Your instructions -
Go through the listing below and gather every line with the word "scene".

########################################

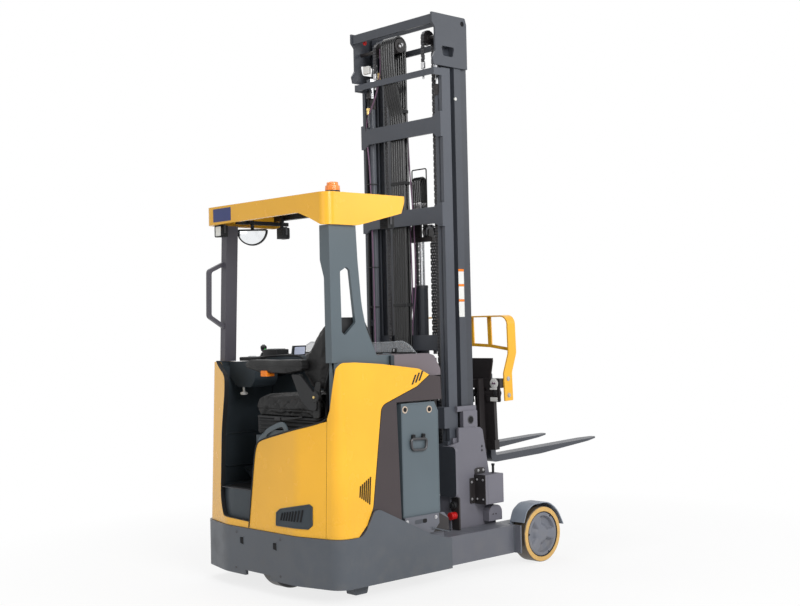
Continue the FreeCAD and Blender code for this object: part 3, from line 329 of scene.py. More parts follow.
def make_finishes():
    """Every finish of the truck, by name."""
    tones = bpy.context.scene.truck_colours
    yellow, chassis, pillar = tuple(tones.yellow), tuple(tones.chassis), tuple(tones.pillar)
    mast, brown, black = tuple(tones.mast), tuple(tones.brown), tuple(tones.black)
    FINISHES.update(
        yellow=painted("BodyPaint", yellow, 0.26, 0.25, 0.05, 0.04),
        guard=painted("GuardPaint", shade(yellow, 0.95), 0.3, 0.25, 0.1, 0.05),
        chassis=painted("ChassisPaint", chassis, peel=0.25),
        pillar=painted("PillarPaint", shade(pillar, 0.80), 0.36, 0.1, 0.15, 0.1),
        # post: a darker, browner copy of the pillar paint, painted shade on the left pillar.
        post=painted("PillarPaintInShade", linear(80, 78, 86), peel=0.15),
        battery=painted("BatteryPaint", shade(pillar, 0.92), peel=0.2),
        mast=painted("MastPaint", mast, 0.42, 0.05, 0.45, 0.2, 0.15),
        # leg: a lighter copy of the chassis paint, painted light on the side-facing legs and brackets.
        leg=painted("LitChassisPaint", linear(98, 100, 108), peel=0.25),
        # inner and rail: darker copies of the mast paint, painted shade on the inset middle and inner
        # sections, the lift carriage and the rear plate's faces.
        inner=painted("MastPaintInShade", shade(mast, 0.78), 0.42, 0.05, 0.45, 0.2, 0.15),
        rail=painted("MastPaintInDeepShade", shade(mast, 0.66), 0.4, 0.05, 0.45, 0.2, 0.2),
        carriage=painted("CarriagePaint", linear(112, 111, 120), 0.42, 0.05, 0.3, 0.08),
        wing=painted("MudguardPaint", linear(130, 138, 150), dust=0.15),
        hood=painted("HoodPaint", linear(112, 104, 109), 0.4, 0.05, 0.4, 0.15),
        fork_grey=painted("ForkSteelPaint", linear(68, 71, 78), 0.4, 0.05, 0.3, 0.1, 0.1),
        brown=painted("CoverPaint", brown, 0.38, 0.1, 0.3, 0.2),
        fork=painted("ForkPaint", linear(44, 41, 42), 0.4, 0.05, 0.4, 0.2, 0.1),
        lining=moulded("LiningPlastic", tuple(tones.lining), 0.5, 0.002),
        black=moulded("TrimPlastic", black, 0.5),
        rubber=moulded("Rubber", shade(black, 0.8), 0.65, 0.0025, 0.0004),
        hose=painted("HoseRubber", shade(black, 0.8), 0.34, 0.2, 0.02, 0.0),
        leather=hide("SeatCover", tuple(tones.leather)),
        tread=ring_rubber("CastRing", tuple(tones.tread), wheel_axle("load_tyre_left"), 0.172),
        drive_tread=ring_rubber("DriveRing", shade(black, 1.4), wheel_axle("drive_tyre"), 0.172),
        hub=painted("HubPaint", linear(112, 115, 124), 0.45, 0.0, 0.6, 0.3),
        chrome=machined("Chrome", (0.72, 0.73, 0.75), 0.12, (6, 6, 1)),
        steel=machined("ZincSteel", (0.55, 0.55, 0.56), 0.35, (3, 3, 3)),
        dark_steel=machined("DarkSteel", (0.09, 0.09, 0.095), 0.42, (3, 3, 3), 0.8),
        brass=machined("Brass", (0.75, 0.55, 0.22), 0.3, (3, 3, 3)),
        amber=glowing("AmberLens", tuple(tones.beacon), 0.15),
        orange=moulded("OrangeMark", linear(245, 130, 30), 0.4),
        red=moulded("RedKnob", linear(190, 25, 25), 0.35),
        blue=moulded("BluePlate", linear(52, 62, 112), 0.4, 0.004, 0.0001),
        white=moulded("WhitePlastic", linear(225, 225, 222), 0.4),
        grey=moulded("GreyPlastic", linear(150, 152, 155), 0.4),
        screen=tinted_clear("TintedSheet", linear(200, 205, 210), 0.34),
        ring=moulded("PaleRing", linear(196, 178, 160), 0.4, 0.003, 0.0001),
        clear=tinted_clear("ClearSheet", linear(205, 212, 216), 0.28),
        mirror=machined("MirrorGlass", (0.86, 0.88, 0.9), 0.03, (1, 1, 1)),
        display=glowing("Display", linear(196, 204, 226), 0.3),
        # void: near-black that paints the shade in holes, slots, seams and notches; small screw heads on
        # the load wheels and the head pins are drawn in it too.
        void=moulded("GapShadeBlack", (0.006, 0.006, 0.007), 0.85, 0.004, 0.0001),
        green=glowing("GreenLamp", linear(60, 210, 90), 0.6),
        lamp_glass=glowing("LampGlass", linear(228, 230, 226), 0.12),
        mauve=moulded("MauveHose", linear(112, 84, 108), 0.45, 0.003, 0.0001),
    )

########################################

Full answer -
Continue the FreeCAD and Blender code for this object: part 3, from line 329 of scene.py. More parts follow.
    tones = bpy.context.scene.truck_colours